Big banks and mortgage companies are putting the squeeze on subprime loan originators as defaults continue to mount. During 2005 and 2006, prior to the onset of the decline in the housing sector, banks enthusiastically purchased subprime loans -- with repurchase agreements attached. Those agreements oblige the originator to buy back a loan in the event that the borrower fails to pay. As more and more banks demand repurchases, more and more originators are filing for bankruptcy protection. Subprime lender New Century Financial said yesterday it has been hit by a wave of defaults and might owe its creditors a combined total of $8.4 billion for mortgage repurchases. If all its lenders demand repurchases, the company will have to enter Chapter 11. Creditor Morgan Stanley gave New Century a $265 million advance last week but also said it was discontinuing further financing. HSBC is making its case for repayment at bankruptcy hearings across the country. HSBC Finance Director Douglas Flint: "It's proving quite difficult in the sense that many of the parties...don't have the wherewithal" to buy back the loans.
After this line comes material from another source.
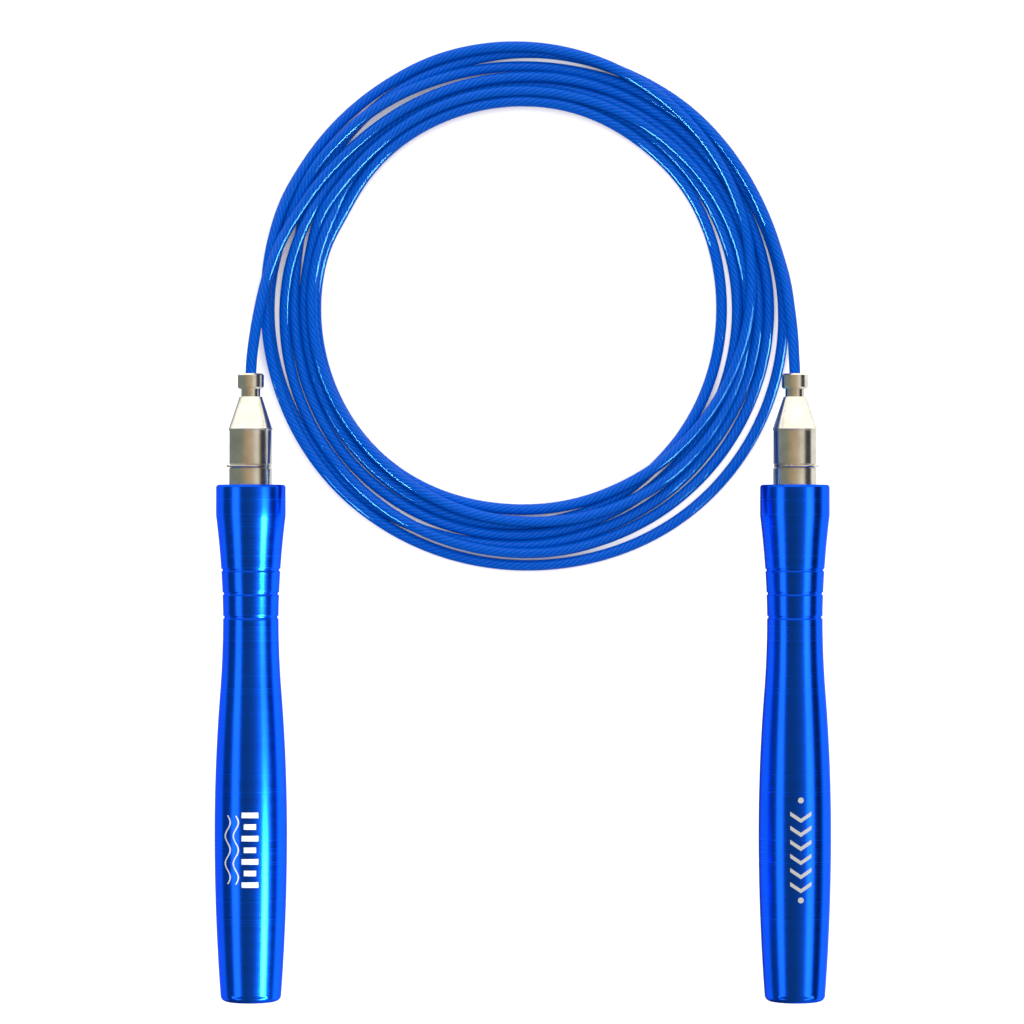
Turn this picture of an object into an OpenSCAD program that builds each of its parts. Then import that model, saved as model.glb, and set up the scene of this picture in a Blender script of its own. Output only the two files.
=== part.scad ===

Sources: Wall Street Journal
Commentary: Major Banks Try to Offload Subprime Portfolios • New Century Halts New Loans; Einhorn Resigns • New Century Leads Subprime Lender Selloff as its Shares Plummet 70% • HSBC, Mortgage REITs, New Century and Novastar
Stocks/ETFs to watch: HSBC Holdings plc [ADR] (HBC), Morgan Stanley (NYSE:MS), Citigroup Inc. (NYSE:C), Goldman Sachs Group Inc. (NYSE:GS), Credit Suisse Group Inc. [ADR] (NYSE:CS), Bank of America Corp. (NYSE:BAC), New Century Financial Corp. (NEW), Countrywide Financial Corp. (CFC). ETFs: BLDRS Europe 100 ADR Index (NASDAQ:ADRU), WisdomTree High-Yielding Equity (NYSEARCA:DHS), KBW Capital Markets ETF (NYSEARCA:KCE)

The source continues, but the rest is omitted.